Exercise prompt
Identify and pull out each line of the entries in which "None" occurs.

Data extract
_ _ _

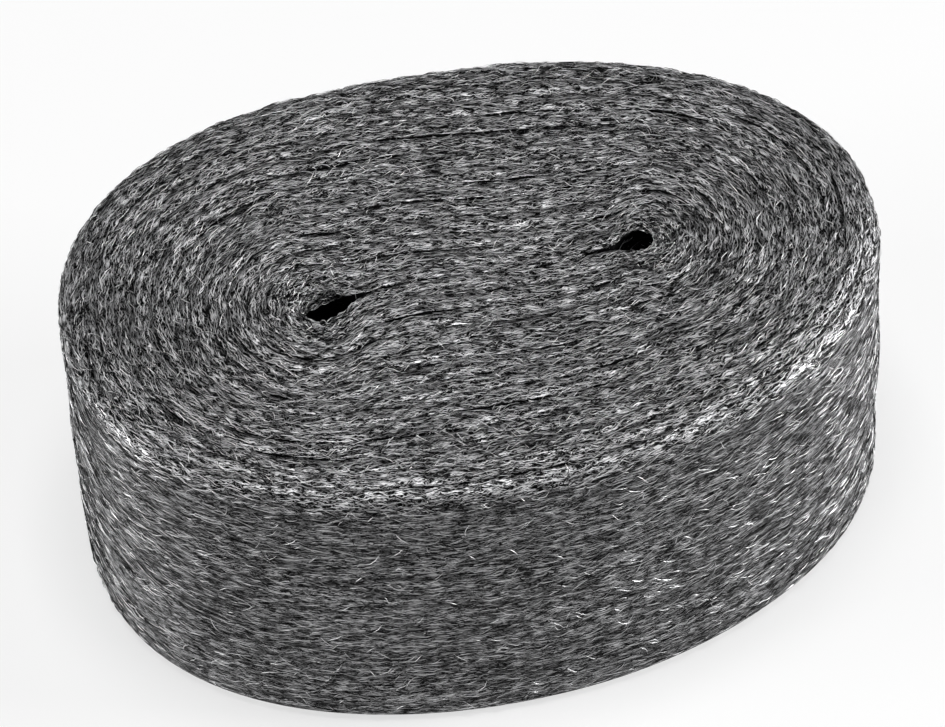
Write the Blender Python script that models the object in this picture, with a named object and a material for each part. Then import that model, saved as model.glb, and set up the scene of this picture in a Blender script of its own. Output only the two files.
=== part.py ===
"""A flat-wound roll of steel wool, standing on its edge.

One long ribbon of steel wool is wound round two thin pins, which are then drawn out. The pins leave
two eyes with a closed slit between them, and the ribbon's turns show on both faces of the roll. The
roll is one piece: a ribbon on edge, lofted along a flattened spiral. Seen from above, each turn is a
curve between the slit and the outline, and the ribbon climbs by its own thickness from one turn to
the next along the back of the roll. Both of its ends are thinned there, as torn wool is.

The origin is under the middle of the roll, on the surface that it stands on. +X runs from the left
eye to the right one, and +Z is up, along the ribbon's width.
"""

import math

import bmesh
import bpy
from mathutils import Vector

# The roll, in metres
LENGTH = 0.200
WIDTH = 0.134
RIBBON_WIDTH = 0.090  # the ribbon stands on edge, so this is the roll's height
TURNS = 13

# The outline, seen from above
OUTLINE_POWER = 2.2  # 2 is an ellipse, and more is squarer
EGG = 0.08  # how much narrower than the middle the right end is, and wider the left, as a share
LOBE = 0.015  # how far three gentle lobes swell the outline, as a share of its radius
LOBE_ANGLE = math.radians(40)  # where the first of them is

# The middle, where the winding pins were
LEFT_PIN = (-0.0370, -0.0035)
RIGHT_PIN = (0.0405, 0.0010)
EYE_RADIUS = 0.0055
LEFT_TAIL = 0.0110  # how far from its pin each eye has tapered down to the slit
RIGHT_TAIL = 0.0070
SLIT_WAVE = 0.0022  # how far the slit swings to each side of the line between the pins
END_BEND = 3.0  # how tightly the turns bend round the pins, with more for tighter

# The ribbon
LAYER_GAP = 0.0003  # between one turn and the next
CROWN = 0.0015  # how far the ribbon's upper edge rounds off towards its two faces
CROWN_REACH = 0.25  # how far in from each face it has levelled off, as a share of the thickness
EDGE_WANDER = 0.0008  # how far the upper edge dips at its lowest
WANDERS = ((3.3, 0.0), (1.2, 1.0))  # its waves: how many in one turn, and where they start

# The roll's own rounding, over the outermost turns
RIM_REACH = 0.0105  # how far in from the outline the upper face starts to fall
RIM_DROP = 0.0050  # and how far it has fallen at the outline
FOOT_REACH = 0.0040
FOOT_RISE = 0.0035

# The outermost turn's outer face, which the roll shows all round
WALL_ROWS = 5  # corners up it, between its lower and upper edges
BARREL = 0.0006  # how far it draws in towards those edges
HOLLOW = 0.0007  # how deep its soft hollows are, between the ridges that run along the ribbon
HOLLOW_WAVES = ((7.3, 1.3), (12.1, -0.9))  # how many of them there are round it, and up it

# The sections of the ribbon
STATIONS = 70  # in one turn
CLIMB = 20  # of them, those along which the ribbon climbs by one thickness
TORN = 6  # left off each end of the ribbon, where it would be thinner than it tears
CLIMB_MIDDLE = math.pi / 2  # the angle of the roll's back
WALL_START = (TURNS - 1) * STATIONS + CLIMB - TORN  # where the ribbon comes out from under its outer end

WOOL_COLOUR = (0.127, 0.127, 0.130, 1.0)
WOOL_METALLIC = 0.7
WOOL_ROUGHNESS = 0.6
SMOOTH_UNDER = math.radians(40)


def clear_scene():
    for item in list(bpy.data.objects):
        bpy.data.objects.remove(item)


def limited(value):
    return max(0.0, min(1.0, value))


def eased(share):
    """A share from 0 to 1 that starts and ends gently."""
    share = limited(share)
    return share * share * (3 - 2 * share)


def quarter_round(depth, reach, drop):
    """How far a rounded edge has dropped at this depth in from its outside."""
    outward = limited(1 - depth / reach)
    return drop * (1 - math.sqrt(1 - outward * outward))


def freehand_outline(angle):
    """The oval at this angle, before it is fitted to the roll's length and width."""
    along, across = math.cos(angle), math.sin(angle)
    squareness = abs(along * 2 / LENGTH) ** OUTLINE_POWER
    squareness += abs(across * 2 / WIDTH) ** OUTLINE_POWER
    radius = squareness ** (-1 / OUTLINE_POWER)
    radius *= 1 + LOBE * math.cos(3 * (angle - LOBE_ANGLE))
    x = radius * along
    return x, radius * across * (1 - EGG * x * 2 / LENGTH)


def fitted(values, extent):
    """The same values, centred on 0 and spread over this extent."""
    low, high = min(values), max(values)
    return [((value - low) / (high - low) - 0.5) * extent for value in values]


def outline():
    """The roll's outline seen from above, as one point for each section in a turn."""
    angles = [CLIMB_MIDDLE + (step - CLIMB / 2) * 2 * math.pi / STATIONS for step in range(STATIONS)]
    xs, ys = zip(*(freehand_outline(angle) for angle in angles))
    return [Vector(point) for point in zip(fitted(xs, LENGTH), fitted(ys, WIDTH))]


def slit_behind(rim_point):
    """The point of the slit from which the turns are counted out to this point of the outline.

    With it comes half the slit's opening there, which widens into the eyes at its two ends.
    """
    left, right = Vector(LEFT_PIN), Vector(RIGHT_PIN)
    between = right - left
    half = between.length / 2
    along = (rim_point - (left + right) / 2).dot(between.normalized()) / half
    share = 0.5 + 0.5 * along / (1 + abs(along) ** END_BEND) ** (1 / END_BEND)
    sideways = Vector((-between.y, between.x)).normalized()
    point = left + between * share + sideways * SLIT_WAVE * math.sin(2 * math.pi * share)

    left_widening = 1 - share * between.length / LEFT_TAIL
    right_widening = 1 - (1 - share) * between.length / RIGHT_TAIL
    closed = LAYER_GAP / 2
    return point, closed + (EYE_RADIUS - closed) * eased(max(left_widening, right_widening))


def level_at(station):
    """How many thicknesses of ribbon lie between the slit and the ribbon's inner face here.

    It starts at -1, where the ribbon has no thickness yet and its outer face is on the slit.
    """
    turn, step = divmod(station, STATIONS)
    return turn - 1 + eased(step / CLIMB)


def upper_edge(depth, station):
    """The height of the ribbon's upper edge here, this far in from the roll's outline."""
    turn = station / STATIONS
    wander = sum(math.sin(2 * math.pi * waves * turn + start) for waves, start in WANDERS)
    dip = EDGE_WANDER * (1 - wander / len(WANDERS)) / 2
    return RIBBON_WIDTH - dip - quarter_round(depth, RIM_REACH, RIM_DROP)


def wall_inset(share, station):
    """How far in from the outline the roll's outer face is here, at this share of the face's height.

    The hollows fade out before the ribbon's outer end, and start again on the turn below that end.
    """
    waves = [math.sin(2 * math.pi * (along * station / STATIONS + up * share)) for along, up in HOLLOW_WAVES]
    hollow = HOLLOW * math.sin(2 * math.pi * share) ** 2 * (1 + sum(waves) / len(waves)) / 2
    fade = eased((station - WALL_START) / CLIMB) * eased((WALL_START + STATIONS - station) / (CLIMB - TORN))
    return fade * (hollow + BARREL * (2 * share - 1) ** 2)


def ribbon_section(station, rim_point):
    """The corners of the ribbon's section at this station, in order round it."""
    slit_point, opening = slit_behind(rim_point)
    reach = (rim_point - slit_point).length
    outward = (rim_point - slit_point) / reach

    level = level_at(station)
    pitch = (reach - opening + LAYER_GAP) / TURNS
    inner = opening + max(level, 0) * pitch
    face = opening + min(level + 1, TURNS) * pitch - LAYER_GAP
    outer = face - wall_inset(0, station)

    sole = [(place, quarter_round(reach - place, FOOT_REACH, FOOT_RISE)) for place in (inner, outer)]
    top = []
    for share, rounding in ((1, CROWN), (1 - CROWN_REACH, 0), (CROWN_REACH, 0), (0, CROWN)):
        place = inner + (outer - inner) * share
        top.append((place, upper_edge(reach - place, station) - rounding))
    wall = []
    if station >= WALL_START:
        low, high = sole[1][1], top[0][1]
        for row in range(1, WALL_ROWS + 1):
            share = row / (WALL_ROWS + 1)
            wall.append((face - wall_inset(share, station), low + (high - low) * share))
    return [(*(slit_point + outward * place), height) for place, height in sole + wall + top]


def bridge(shape, near, far):
    """Joins one section to the next. Where the outer face's rows start, one face takes in their corners."""
    new_rows = len(far) - len(near)
    for i in range(len(near)):
        shift = new_rows if i >= 2 else 0
        starting = far[2:2 + new_rows] if i == 2 else []
        before = far[1] if i == 2 else far[i - 1 + shift]
        shape.faces.new((near[i - 1], near[i], far[i + shift], *reversed(starting), before))


def wound_ribbon():
    """The ribbon as one closed mesh: its sections in order, bridged one to the next and capped."""
    rim = outline()
    shape = bmesh.new()
    sections = [
        [shape.verts.new(corner) for corner in ribbon_section(station, rim[station % STATIONS])]
        for station in range(TORN, TURNS * STATIONS + CLIMB - TORN + 1)
    ]
    for near, far in zip(sections, sections[1:]):
        bridge(shape, near, far)
    shape.faces.new(sections[0])
    shape.faces.new(sections[-1])
    bmesh.ops.recalc_face_normals(shape, faces=shape.faces)
    mesh = bpy.data.meshes.new("steel_wool_roll")
    shape.to_mesh(mesh)
    shape.free()
    mesh.shade_smooth()
    mesh.set_sharp_from_angle(angle=SMOOTH_UNDER)
    return mesh


def wool_material():
    material = bpy.data.materials.new("steel_wool")
    material.use_nodes = True
    surface = material.node_tree.nodes["Principled BSDF"]
    surface.inputs["Base Color"].default_value = WOOL_COLOUR
    surface.inputs["Metallic"].default_value = WOOL_METALLIC
    surface.inputs["Roughness"].default_value = WOOL_ROUGHNESS
    return material


def main():
    clear_scene()
    roll = bpy.data.objects.new("steel_wool_roll", wound_ribbon())
    roll.data.materials.append(wool_material())
    pieces = bpy.data.collections.new("steel_wool_roll")
    bpy.context.scene.collection.children.link(pieces)
    pieces.objects.link(roll)


main()
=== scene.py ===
"""The looks of a flat-wound roll of steel wool: its packed turns, and the loose fibres that lie on them.

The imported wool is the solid's ribbon again, with softer edges, and its material draws fine crimped
strands. Loose fibres of bright, grey and dark steel lie on all its faces, along the ribbon.
"""

import math

import bpy
import numpy as np
from mathutils import Matrix, Vector


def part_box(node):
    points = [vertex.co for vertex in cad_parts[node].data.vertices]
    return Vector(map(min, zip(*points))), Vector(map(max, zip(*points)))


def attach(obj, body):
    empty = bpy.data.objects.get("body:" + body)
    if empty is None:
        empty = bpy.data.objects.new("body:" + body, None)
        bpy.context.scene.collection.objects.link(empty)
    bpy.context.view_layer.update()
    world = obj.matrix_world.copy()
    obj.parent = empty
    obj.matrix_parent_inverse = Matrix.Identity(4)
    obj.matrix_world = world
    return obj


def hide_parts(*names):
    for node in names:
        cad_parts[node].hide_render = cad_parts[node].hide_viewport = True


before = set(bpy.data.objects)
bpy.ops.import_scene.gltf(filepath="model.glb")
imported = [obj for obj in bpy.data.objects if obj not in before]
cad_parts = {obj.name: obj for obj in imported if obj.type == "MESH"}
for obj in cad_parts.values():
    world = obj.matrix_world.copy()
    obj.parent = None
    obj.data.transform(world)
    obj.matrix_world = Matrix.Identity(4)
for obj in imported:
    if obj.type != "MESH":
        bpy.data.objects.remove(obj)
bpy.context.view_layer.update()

ROLL_LOW, ROLL_HIGH = (np.array(corner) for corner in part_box("steel_wool_roll"))
LENGTH, WIDTH, HEIGHT = ROLL_HIGH - ROLL_LOW

# How the ribbon is wound, in metres, as in the solid that this dresses
TURNS = 13
OUTLINE_POWER = 2.2
EGG = 0.08
LOBE = 0.015
LOBE_ANGLE = math.radians(40)
LEFT_PIN = np.array((-0.0370, -0.0035))
RIGHT_PIN = np.array((0.0405, 0.0010))
EYE_RADIUS = 0.0055
LEFT_TAIL = 0.0110
RIGHT_TAIL = 0.0070
SLIT_WAVE = 0.0022
END_BEND = 3.0
LAYER_GAP = 0.0003
EDGE_WANDER = 0.0008
WANDERS = ((3.3, 0.0), (1.2, 1.0))
RIM_REACH, RIM_DROP = 0.0105, 0.0050
FOOT_REACH, FOOT_RISE = 0.0040, 0.0035
BARREL = 0.0006
HOLLOW = 0.0007
HOLLOW_WAVES = ((7.3, 1.3), (12.1, -0.9))
CLIMB = 20 / 70  # of a turn
TORN = 6 / 70
CLIMB_MIDDLE = math.pi / 2

# How soft wool differs from the solid's clean faces
CROWN = 0.0005  # how far a turn's upper edge rounds off at its two sides, where most
CROWN_POWER = 2.2
SOLE_CROWN = 0.0005
GROOVE_SIZE = (0.030, 9.0)  # the stretches in which a groove opens and closes, which reach across the turn
GROOVE_LEVEL, GROOVE_CONTRAST = 0.45, 0.5
TURN_GAP = 0.00008  # between the turns, which all but touch
PUFF = 0.00025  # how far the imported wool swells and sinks
TOP_LUMP_SIZE = (0.009, 0.004)
FACE_LUMP_SIZE = (0.030, 0.006)
TOP_TURN_LENGTH, FACE_TURN_LENGTH = 0.4, 0.5  # about how far one turn runs, to place the lumps along it

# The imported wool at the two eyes
EYE_ROUND = 0.0045  # how wide the innermost turn's edge is rounded off into them, at their far side
SIDE_ROUNDING, FAR_ROUNDING = 0.55, 0.8  # how much of it there is at an eye's ends, and how much more behind
RIGHT_EYE_ROUNDING = 0.35  # how much of the left eye's rounding the right one has
EYE_EDGE = 0.0070  # how far out from the eyes there are more loose fibres
EYE_EDGE_FADE = 1.4  # and where the last of them lie, as a share of that
EYE_WALL = 0.010  # how far down into the eyes loose fibres show
EYE_WALL_TOP = 0.6  # where they start below the upper face, as a share of the rounding

# The surfaces that carry the loose fibres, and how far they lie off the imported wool
COVER_SINK = 0.0002
FACE_LIFT = 0.0002
SOLE_LIFT = 0.0004
EYE_LIFT = 0.0001
RIM_ROWS = 0.1  # the share of the side's rows that lie over the rim
RIM_OVERLAP = 0.8  # how far over the rim they reach, as a share of the rim's own reach

# How finely the shapes are divided
STATIONS = 150  # sections of the ribbon in one turn
TOP_ROWS, SOLE_ROWS, WALL_ROWS = 9, 3, 12
CARRIER_COLUMNS = 360
CARRIER_TOP_POINTS = 7
COVER_ROWS, SIDE_ROWS, SOLE_CARRIER_ROWS, EYE_ROWS = 50, 42, 40, 20

# The smooth noise
NOISE_WAVES = 14
NOISE_PACES = (0.6, 1.4)  # the longest and the shortest of them, against the size asked for
NOISE_SPREAD = 0.6

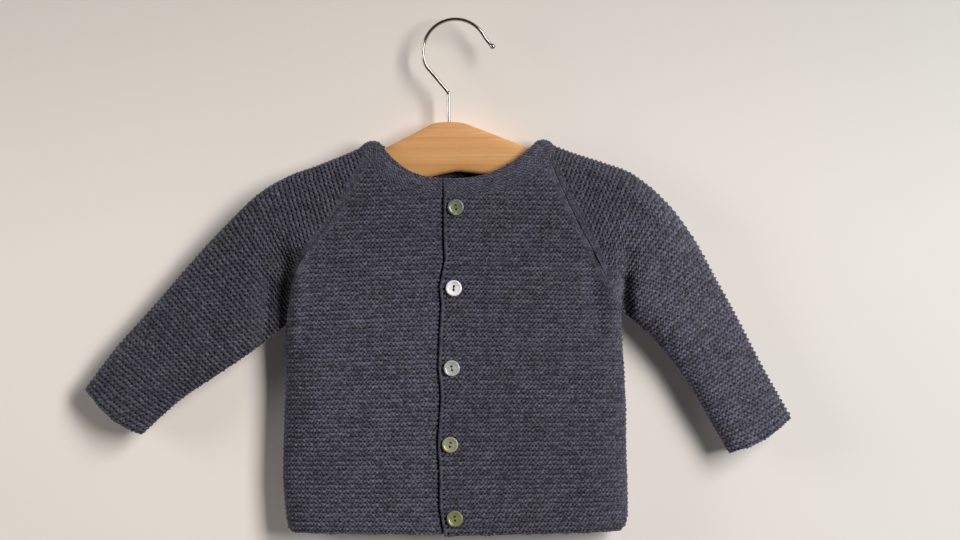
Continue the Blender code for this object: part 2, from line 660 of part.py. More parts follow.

_ _ _

Solution to this task
    if empty is None:
        empty = bpy.data.objects.new("body:" + body, None)
    obj.parent = None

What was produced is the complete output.